* **GOAL**: Output each entry exactly; skip nothing.

'''

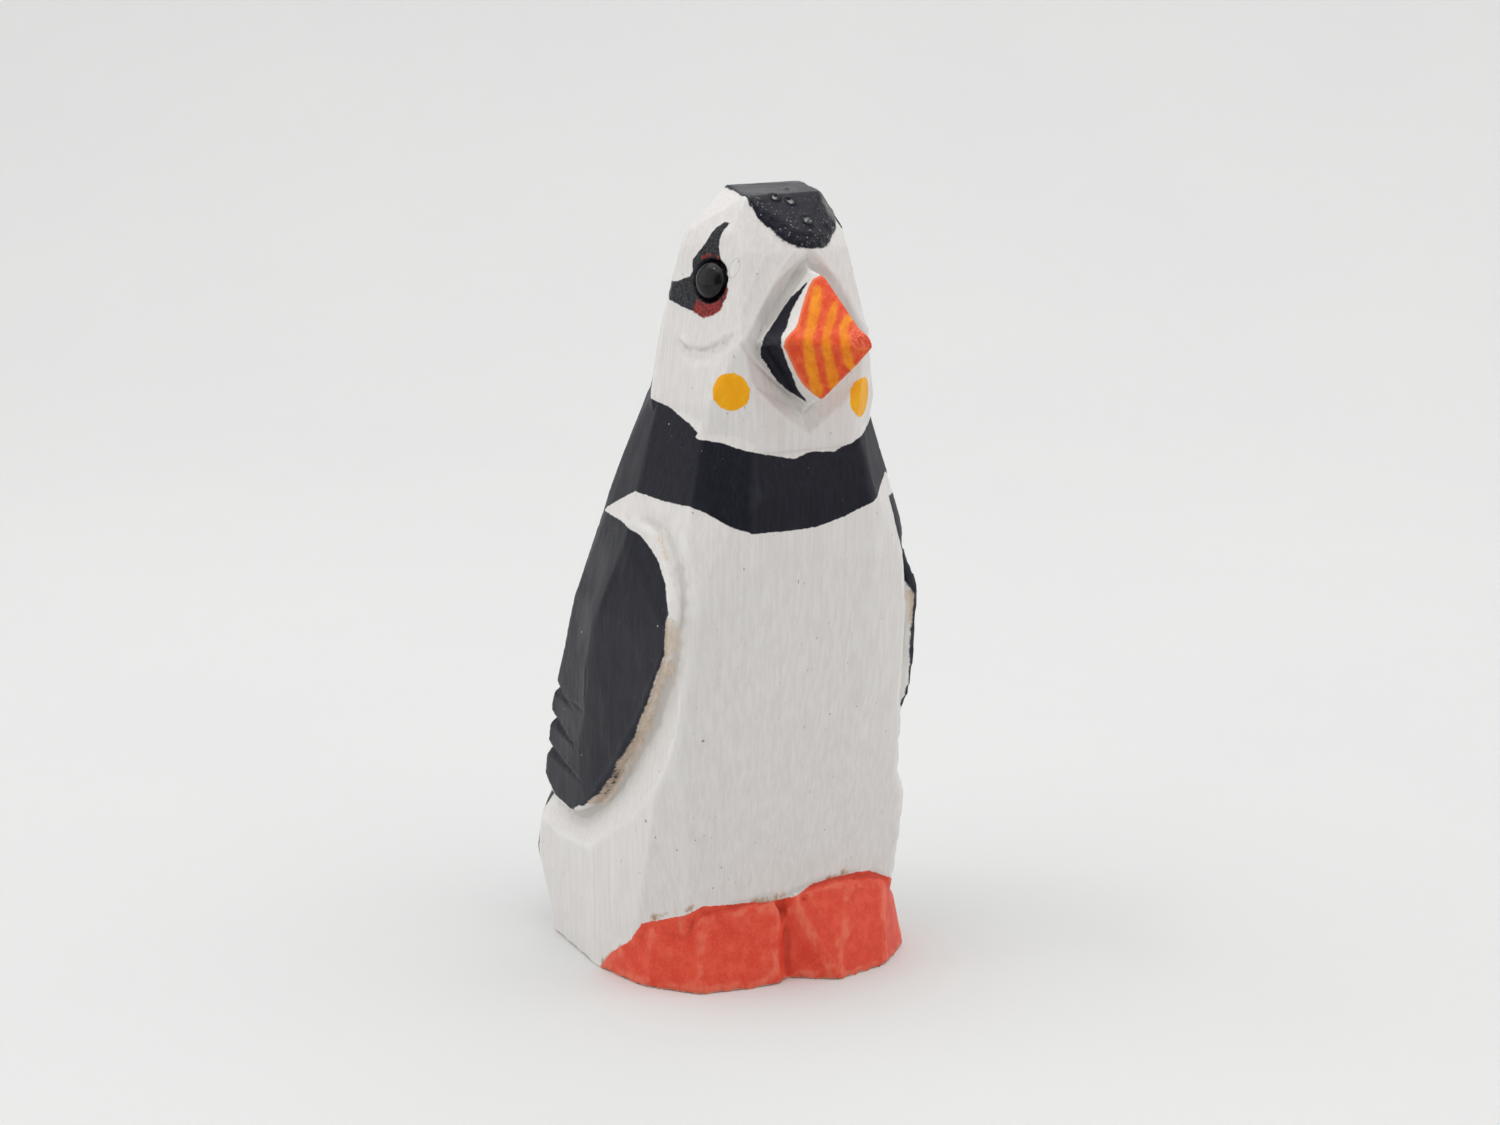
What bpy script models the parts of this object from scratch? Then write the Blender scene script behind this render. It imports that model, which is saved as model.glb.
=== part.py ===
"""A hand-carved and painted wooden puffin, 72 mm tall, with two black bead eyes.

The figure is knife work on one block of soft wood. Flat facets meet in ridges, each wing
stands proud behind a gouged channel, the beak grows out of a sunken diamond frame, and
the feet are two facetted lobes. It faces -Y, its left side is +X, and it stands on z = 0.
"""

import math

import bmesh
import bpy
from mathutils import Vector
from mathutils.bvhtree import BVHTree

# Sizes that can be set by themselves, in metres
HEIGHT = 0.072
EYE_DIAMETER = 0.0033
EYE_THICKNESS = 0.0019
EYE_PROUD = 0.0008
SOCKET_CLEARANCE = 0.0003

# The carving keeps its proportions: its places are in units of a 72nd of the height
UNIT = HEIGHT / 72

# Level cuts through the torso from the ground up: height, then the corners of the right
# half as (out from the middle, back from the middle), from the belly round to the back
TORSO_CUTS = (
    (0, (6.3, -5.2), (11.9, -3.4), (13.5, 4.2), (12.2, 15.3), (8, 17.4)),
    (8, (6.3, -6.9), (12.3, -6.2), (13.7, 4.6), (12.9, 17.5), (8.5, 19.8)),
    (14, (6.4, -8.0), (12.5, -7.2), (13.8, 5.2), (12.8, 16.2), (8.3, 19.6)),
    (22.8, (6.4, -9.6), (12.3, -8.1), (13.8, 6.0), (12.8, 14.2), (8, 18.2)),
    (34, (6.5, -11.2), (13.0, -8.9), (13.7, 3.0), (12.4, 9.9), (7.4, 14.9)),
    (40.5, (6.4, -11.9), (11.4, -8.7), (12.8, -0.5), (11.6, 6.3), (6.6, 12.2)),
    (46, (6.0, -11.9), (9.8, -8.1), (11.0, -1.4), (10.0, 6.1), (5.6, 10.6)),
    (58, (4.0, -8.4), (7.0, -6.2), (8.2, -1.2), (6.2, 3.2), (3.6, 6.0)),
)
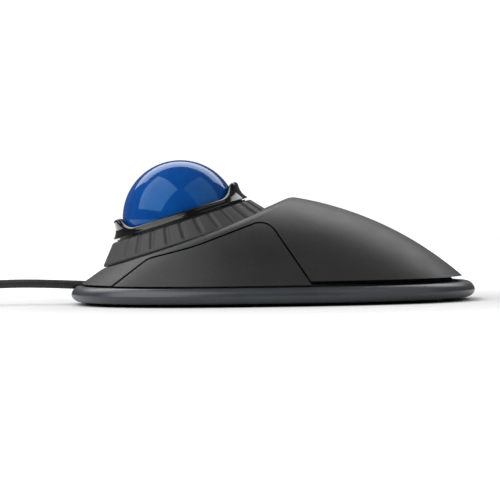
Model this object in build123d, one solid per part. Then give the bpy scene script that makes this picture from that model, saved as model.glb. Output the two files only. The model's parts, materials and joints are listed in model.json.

'''

* **OUTPUT FOR THIS EXERCISE**:
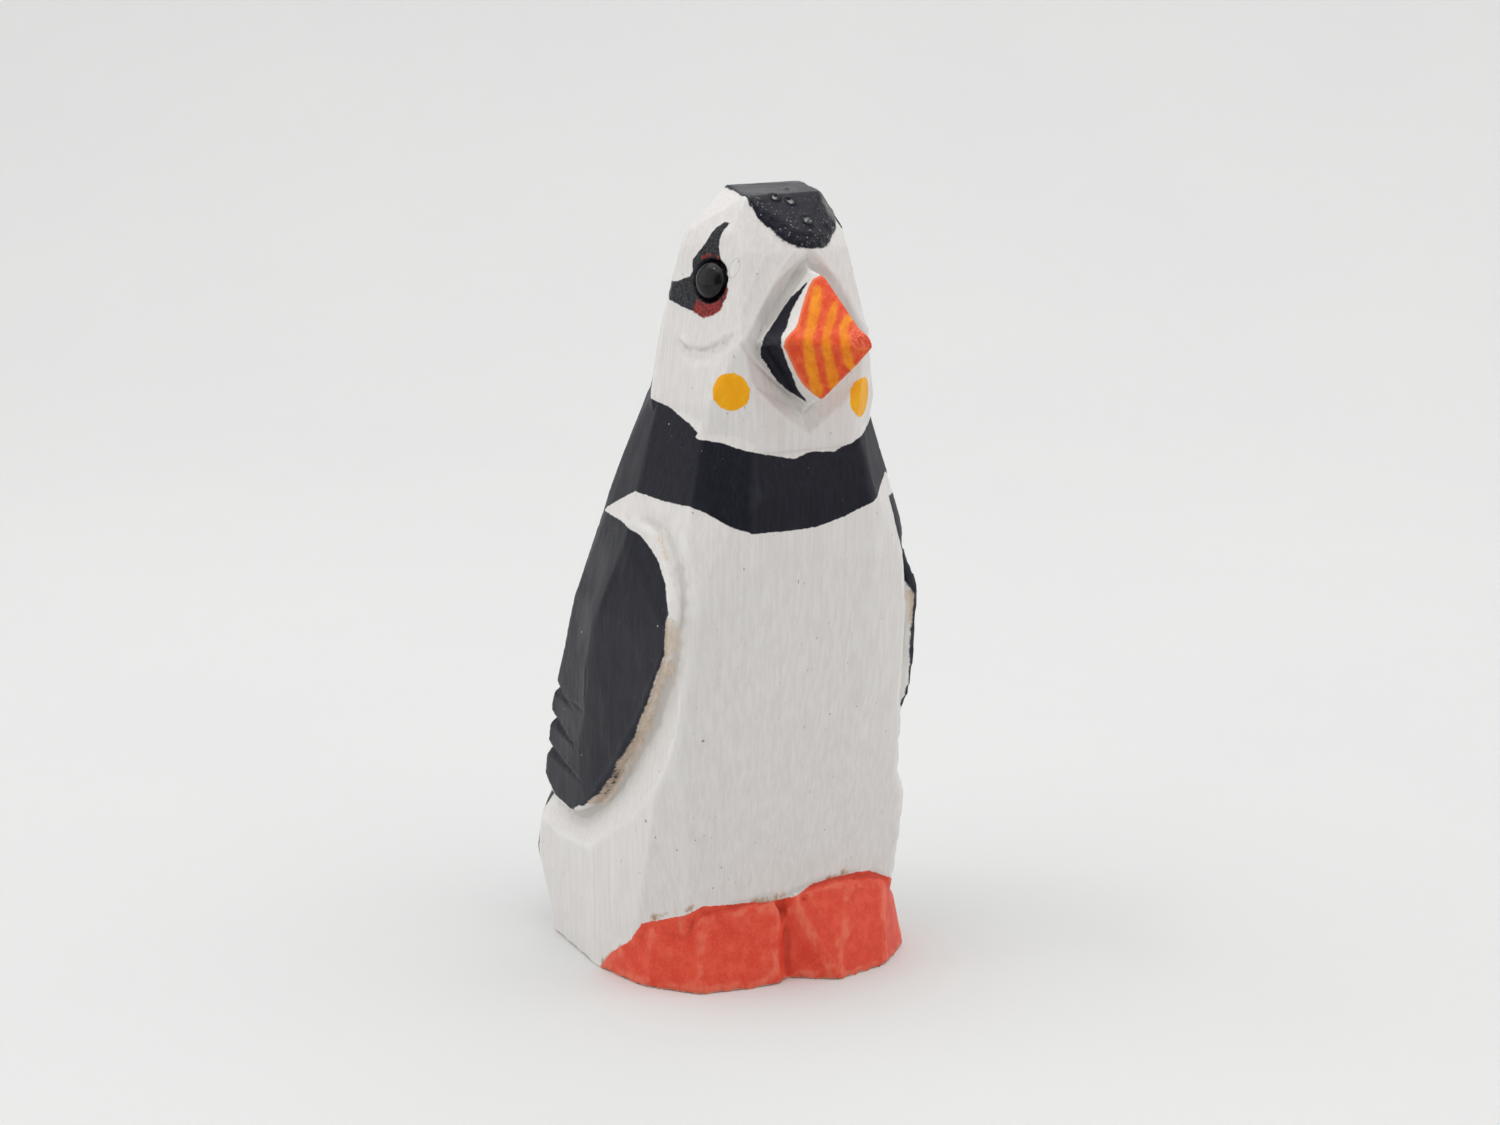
What bpy script models the parts of this object from scratch? Then write the Blender scene script behind this render. It imports that model, which is saved as model.glb.
=== part.py ===
"""A hand-carved and painted wooden puffin, 72 mm tall, with two black bead eyes.

The figure is knife work on one block of soft wood. Flat facets meet in ridges, each wing
stands proud behind a gouged channel, the beak grows out of a sunken diamond frame, and
the feet are two facetted lobes. It faces -Y, its left side is +X, and it stands on z = 0.
"""

import math

import bmesh
import bpy
from mathutils import Vector
from mathutils.bvhtree import BVHTree

# Sizes that can be set by themselves, in metres
HEIGHT = 0.072
EYE_DIAMETER = 0.0033
EYE_THICKNESS = 0.0019
EYE_PROUD = 0.0008
SOCKET_CLEARANCE = 0.0003

# The carving keeps its proportions: its places are in units of a 72nd of the height
UNIT = HEIGHT / 72

# Level cuts through the torso from the ground up: height, then the corners of the right
# half as (out from the middle, back from the middle), from the belly round to the back
TORSO_CUTS = (
    (0, (6.3, -5.2), (11.9, -3.4), (13.5, 4.2), (12.2, 15.3), (8, 17.4)),
    (8, (6.3, -6.9), (12.3, -6.2), (13.7, 4.6), (12.9, 17.5), (8.5, 19.8)),
    (14, (6.4, -8.0), (12.5, -7.2), (13.8, 5.2), (12.8, 16.2), (8.3, 19.6)),
    (22.8, (6.4, -9.6), (12.3, -8.1), (13.8, 6.0), (12.8, 14.2), (8, 18.2)),
    (34, (6.5, -11.2), (13.0, -8.9), (13.7, 3.0), (12.4, 9.9), (7.4, 14.9)),
    (40.5, (6.4, -11.9), (11.4, -8.7), (12.8, -0.5), (11.6, 6.3), (6.6, 12.2)),
    (46, (6.0, -11.9), (9.8, -8.1), (11.0, -1.4), (10.0, 6.1), (5.6, 10.6)),
    (58, (4.0, -8.4), (7.0, -6.2), (8.2, -1.2), (6.2, 3.2), (3.6, 6.0)),
)
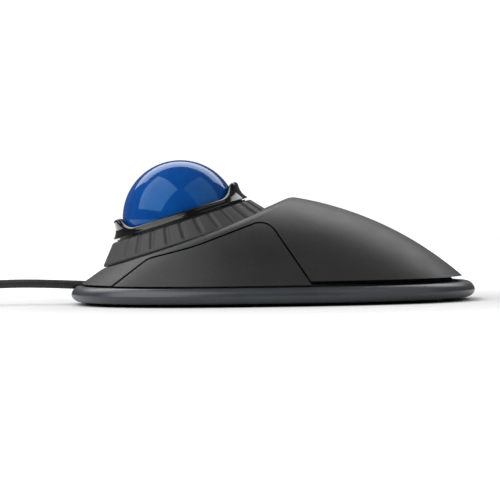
Model this object in build123d, one solid per part. Then give the bpy scene script that makes this picture from that model, saved as model.glb. Output the two files only. The model's parts, materials and joints are listed in model.json.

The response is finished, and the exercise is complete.